I assign this "experiment" to my students because they need to be able to be alone with their own thoughts. College students' thoughts (like any human) are full of overwhelming emotions, existential questions, curiosities, dreams, a desire to be entertained, confusing thoughts, contradictory thoughts, and desires to eat Moose Tracks ice cream. This gives my students a chance to be alone with their own thoughts and most importantly--------learn how to self-motivate and pursue their dreams. If they understand how to deal with their own inner thoughts and struggles------the goal of this assignment has been accomplished.
My students enjoyment of this assignment------year after year-----is evidence that Millennials desire some practice or weekly ritual for getting away from the omnipresence of technology.
I believe there is a growing skepticism (as opposed to this mindless, open acceptance) among young people about what IPhones, Instagram and Snapchat is doing to us on a daily basis. In 1996 David Foster Wallace said the following about America's view on television in an interview with Charlie Rose:
"It would be one thing if everybody was absolutely delighted watching TV 24/7. But we have, as a culture, not only an enormous daily watching rate but we also have a tremendous cultural contempt for TV… Now TV that makes fun of TV is itself popular TV. There’s a way in which we who are watching a whole lot are also aware that we’re missing something — that there’s something else, there’s something more."

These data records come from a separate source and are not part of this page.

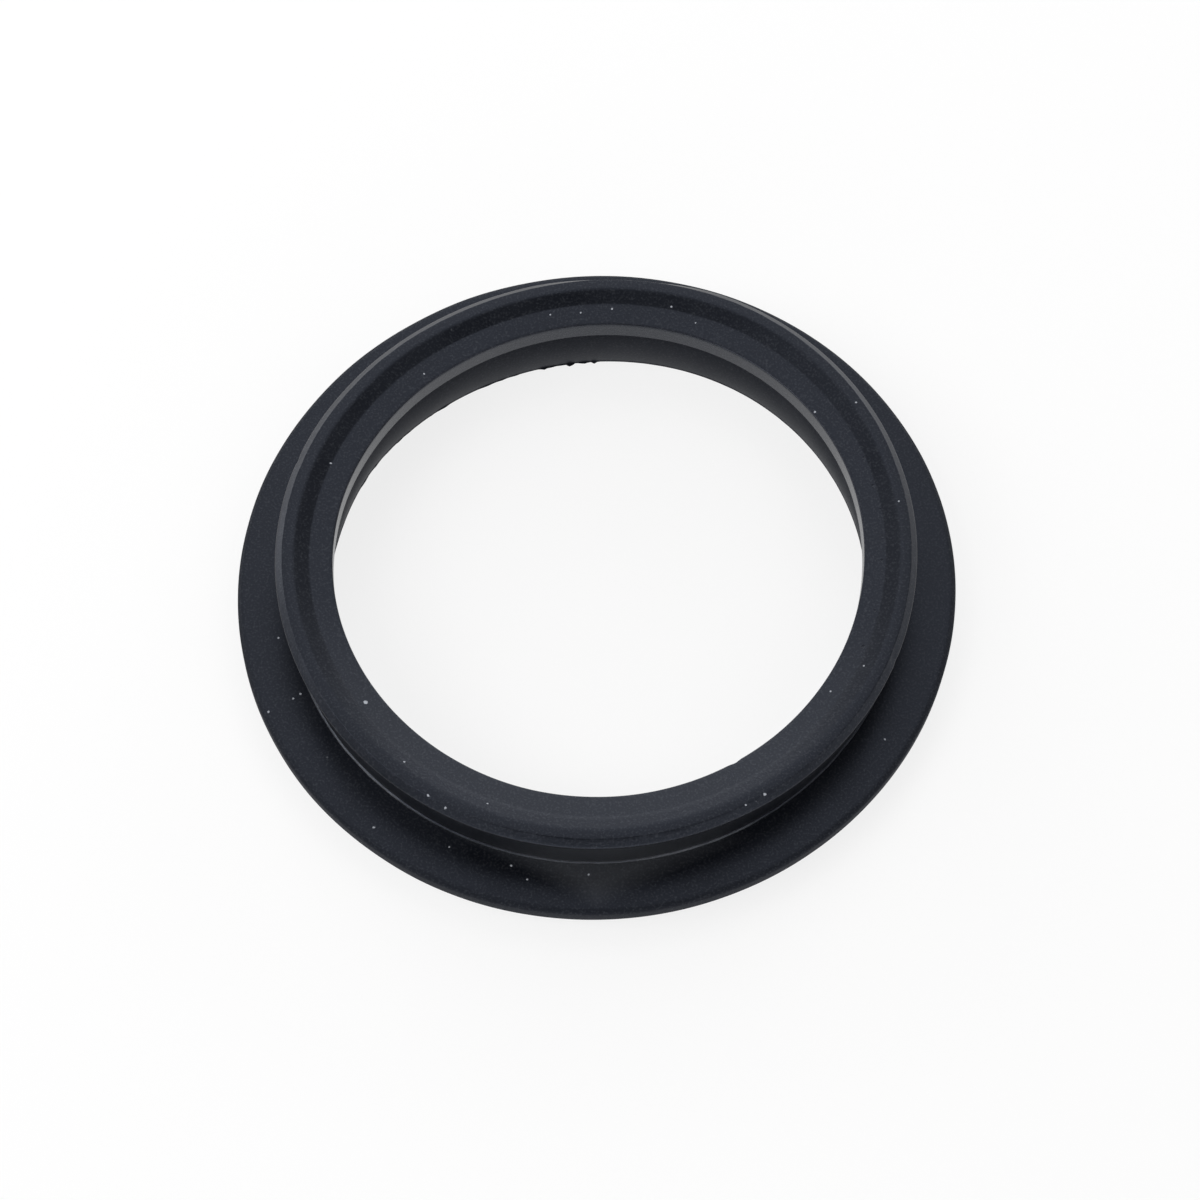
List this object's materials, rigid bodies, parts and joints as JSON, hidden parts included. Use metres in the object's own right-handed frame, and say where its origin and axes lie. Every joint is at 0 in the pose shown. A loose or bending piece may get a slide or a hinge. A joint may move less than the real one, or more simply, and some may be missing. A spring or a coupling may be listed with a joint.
{
  "type": "sealing ring",
  "caption": "Moulded rubber sealing ring: a beaded collar on a flat flange, a short sealing lip round its bore, and a plain skirt with a flared mouth below.",
  "frame": {"origin": "on the ring's axis, in the plane that the skirt rests on", "axes": "+Z along the ring's axis, up through the flange and the collar"},
  "size_m": [0.09, 0.09, 0.0133],
  "materials": {
    "rubber": "satin moulded black rubber with a fine grain"
  },
  "bodies": {
    "root": {"sealing_ring": "rubber"}
  },
  "joints": []
}
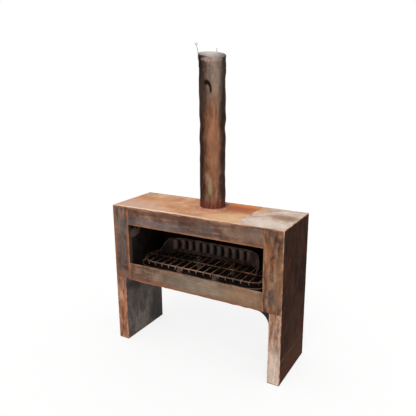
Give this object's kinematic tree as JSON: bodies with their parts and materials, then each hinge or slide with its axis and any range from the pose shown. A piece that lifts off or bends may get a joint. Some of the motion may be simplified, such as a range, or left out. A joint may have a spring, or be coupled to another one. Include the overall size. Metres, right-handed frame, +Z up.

Similarly, I think many Millennials are now, and will be in the coming years, skeptical of IPhone culture as Wallace described America's conflicted views on television over 20 years ago. Millennials will subconsciously be hoping for something real (not digital)-----other than whatever comes after Snapchat or Instagram as the next technological app that everyone uses. As if we know, deep down, that we were meant for face to face communication and fear we might be missing out on something more productive, authentic, real and meaningful. Of course, now it is only a matter of finding out "how" to life a productive and authentic life.